A German Me 110 scored a serious hit, leaving one engine blazing before bomber’s rear gunner shot the German attacker down.
Warned to prepare to parachute out, Jimmy Ward instead volunteered to climb out on the wing in an attempt to douse the fire with an engine cover which just happened to be on board.
His first plan was to go without his parachute to cut down wind resistance. Talked out of that, he had aircraft’s dinghy tied to him and climbed through a small astro hatch and went out, then buckling his chute, kicking hand and foot holds in the Wellington’s fabric body and wing.
(Yes, fabric! Aghast Americans called the Wellingtons ‘‘clath covered bombers’’.)
Lying flat on the wing behind the engine, my brave Jimmy smothered the fire in the wing fabric and tried to cover a leaking fuel pipe before the fierce slipstream ripped the engine cover from his hands.
The fire, now clear of the wing fabric, burned itself out.
The Wellington and its crew were saved and Jimmy won a Victoria Cross. Tragically, he never saw nor wore it. He died over Hamburg two months later – September 15, 1941. His medal is in the RNZAF’s museum at Ohakea.

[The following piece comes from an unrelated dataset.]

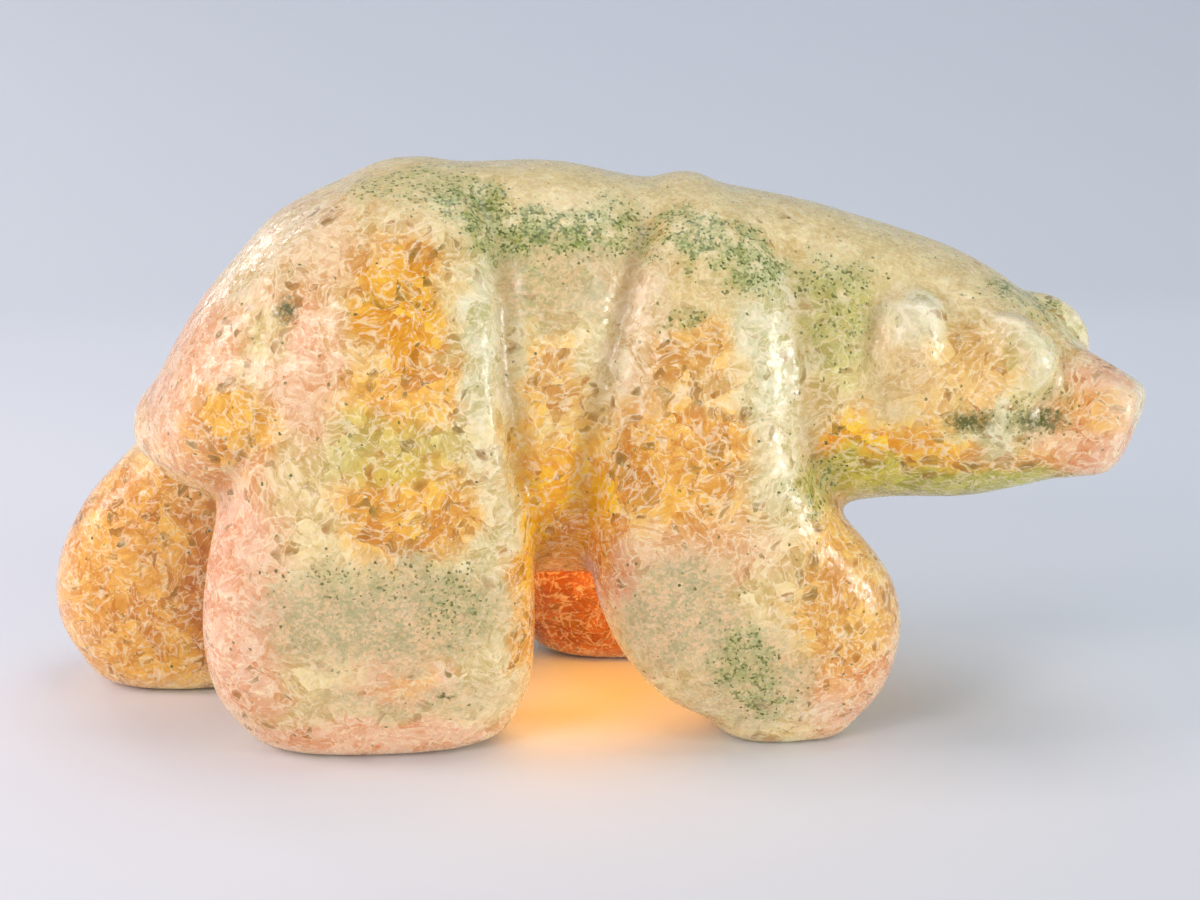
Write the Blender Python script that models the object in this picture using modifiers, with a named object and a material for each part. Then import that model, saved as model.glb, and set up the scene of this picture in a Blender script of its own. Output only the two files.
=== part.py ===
"""A walking bear carved from one block of mottled stone, standing on four ground soles.

Metres, +Z up, the trunk along X with its head end towards +X, the right flank towards -Y. The origin
is on the ground under the middle of the carving's box.

The form is blocked out the way a carver sees it: a spine from the rump to the nose, and a hind and a
fore arch that each run from one sole over the back to the other sole. The brows and ears are raised
on the head. The masses are fused into one skin, rubbed smooth and ground flat on the soles.

A place along the bear is a share of LENGTH, a place across it a share of WIDTH and a height a share
of HEIGHT, so each of the three can be changed by itself.
"""

import math
from dataclasses import dataclass

import bmesh
import bpy
import numpy as np
from mathutils import Matrix, Vector

# Driving dimensions of the block that the bear is cut from, in metres.
LENGTH = 0.305
HEIGHT = 0.160
WIDTH = 0.118

# The head is turned to the bear's right by this many degrees. Its nose ends at these shares.
HEAD_TURN = -30.0
NOSE_ALONG = 0.487
NOSE_SIDE = -0.373

# How far the muzzle's blunt end and the rump's end bulge, as shares of LENGTH.
MUZZLE_BULGE = 0.007
RUMP_BULGE = 0.016

# How far below the lowest ring a paw's rounded end reaches before it is ground flat, as a share of
# HEIGHT, and how much of it goes in the grinding, in metres.
PAW_ROUNDING = 0.035
SOLE_GRIND = 0.0016

# The stone's overall colour (linear) and polish.
STONE_COLOUR = (0.773, 0.571, 0.323, 1.0)
STONE_ROUGHNESS = 0.3

# Fineness of the work: the skin's grain in metres, the passes of smoothing and the facets left.
SKIN_GRAIN = 0.0016
RUBS_ON_MASSES = 8
RUBS_ON_DETAIL = 5
FACETS = 9400
RING_SIDES = 40
STEPS_BETWEEN_RINGS = 5
DOME_STEPS = 8
ROUND_DOME = 2.2
FLAT_DOME = 3.0
SAME_POINT = 0.000001
CREASE = math.radians(50)


@dataclass
class Ring:
    """One cross-section: a squared ellipse on two half axes, whose two ends can differ."""

    centre: Vector
    across: Vector
    through: Vector
    square_back: float
    square_front: float


def heading_of(turn):
    """The level direction turned from +X by some degrees, and the one to its left."""
    angle = math.radians(turn)
    return Vector((math.cos(angle), math.sin(angle), 0)), Vector((-math.sin(angle), math.cos(angle), 0))


def in_head(behind_nose, side, height):
    """A point of the head from its share behind the nose, its share to the left and its height."""
    forward, left = heading_of(HEAD_TURN)
    nose = Vector((NOSE_ALONG * LENGTH, NOSE_SIDE * WIDTH, height * HEIGHT))
    return nose - forward * behind_nose * LENGTH + left * side * WIDTH


def spine_ring(along, side, turn, top, bottom, half_width, square=2.2):
    """An upright cross-section of the spine, its heading turned from +X in degrees."""
    left = heading_of(turn)[1]
    centre = Vector((along * LENGTH, side * WIDTH, (top + bottom) / 2 * HEIGHT))
    through = Vector((0, 0, (top - bottom) / 2 * HEIGHT))
    return Ring(centre, half_width * WIDTH * left, through, square, square)


def head_ring(behind_nose, top, bottom, half_width, square=2.2, nod=0.0):
    """A cross-section of the head at a share behind the nose, its top pushed forward by nod."""
    forward, left = heading_of(HEAD_TURN)
    centre = in_head(behind_nose, 0, (top + bottom) / 2)
    through = Vector((0, 0, (top - bottom) / 2 * HEIGHT)) + forward * nod * LENGTH
    return Ring(centre, half_width * WIDTH * left, through, square, square)


def arch_ring(side, height, lean, depth, rear, front, square_back, square_front):
    """A cross-section of a leg's arch under one point of its outer face, which leans in by degrees."""
    angle = math.radians(lean)
    outward = Vector((0, math.copysign(math.cos(angle), side), math.sin(angle)))
    half_depth = depth / 2 * WIDTH
    face = Vector(((rear + front) / 2 * LENGTH, side * WIDTH, height * HEIGHT))
    across = Vector(((front - rear) / 2 * LENGTH, 0, 0))
    return Ring(face - outward * half_depth, across, outward * half_depth, square_back, square_front)


def spine_rings():
    """The rump, the back, the neck, the turned head and its blunt muzzle."""
    return [
        spine_ring(-0.404, 0.00, 0, 0.590, 0.485, 0.170),
        spine_ring(-0.383, 0.00, 0, 0.655, 0.452, 0.280),
        spine_ring(-0.350, 0.00, 0, 0.750, 0.425, 0.365),
        spine_ring(-0.290, 0.00, 0, 0.885, 0.370, 0.410),
        spine_ring(-0.230, 0.00, 0, 0.950, 0.320, 0.422),
        spine_ring(-0.170, 0.00, 0, 0.978, 0.275, 0.410),
        spine_ring(-0.100, 0.00, 0, 0.983, 0.262, 0.375),
        spine_ring(-0.030, 0.00, 0, 0.984, 0.257, 0.360),
        spine_ring(0.040, 0.00, 0, 0.955, 0.258, 0.355),
        spine_ring(0.110, 0.00, -2, 0.942, 0.290, 0.350),
        spine_ring(0.180, -0.01, -8, 0.915, 0.345, 0.345),
        spine_ring(0.238, -0.05, -20, 0.882, 0.385, 0.335),
        head_ring(0.218, 0.845, 0.400, 0.315),
        head_ring(0.165, 0.805, 0.412, 0.280),
        head_ring(0.118, 0.758, 0.437, 0.225),
        head_ring(0.090, 0.702, 0.455, 0.162),
        head_ring(0.070, 0.677, 0.462, 0.127, 2.6),
        head_ring(0.048, 0.651, 0.468, 0.108, 3.0, 0.008),
        head_ring(0.030, 0.628, 0.472, 0.096, 3.6, 0.013),
    ]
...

His heroic feat was a reminder of earlier bravery mid-Tasman on one of the famous Kingsford Smith pioneer flights when ‘‘Smithy’s’’ Southern Cross plane lost an engine – a piece of newly replaced exhaust had broken loose and damaged its propeller.
A second over-worked engine threatened to seize, rapidly burning oil as they turned back to Australia.
Smithy’s navigator, Bill Taylor, a World War I Sopwith Pup pilot, climbed out six times in nine hours and edged his way through galeforce slipstream along the engine connecting strut.
He used a thermos flask casing to transfer oil from the sump of the dead engine to replenish the other.
He won an Empire Gallantry Medal for his courage, replaced with a George Cross, instituted in 1941, and was later knighted.
Also knighted, ‘‘Smithy’’, who was on Gallipoli at 18, was lost trying for an England to Australia record flight in 1935.
I’ve often wondered whether a young Jimmy Ward had Bill Taylor as a childhood hero, dreaming that he would later emulate Bill’s courage himself to win that VC now in the RNZAF museum at Ohakea.
RIP: ‘‘Cobber’’, Jimmy, ‘‘Smithy’’ and Bill – and all those who sadly have no memorial.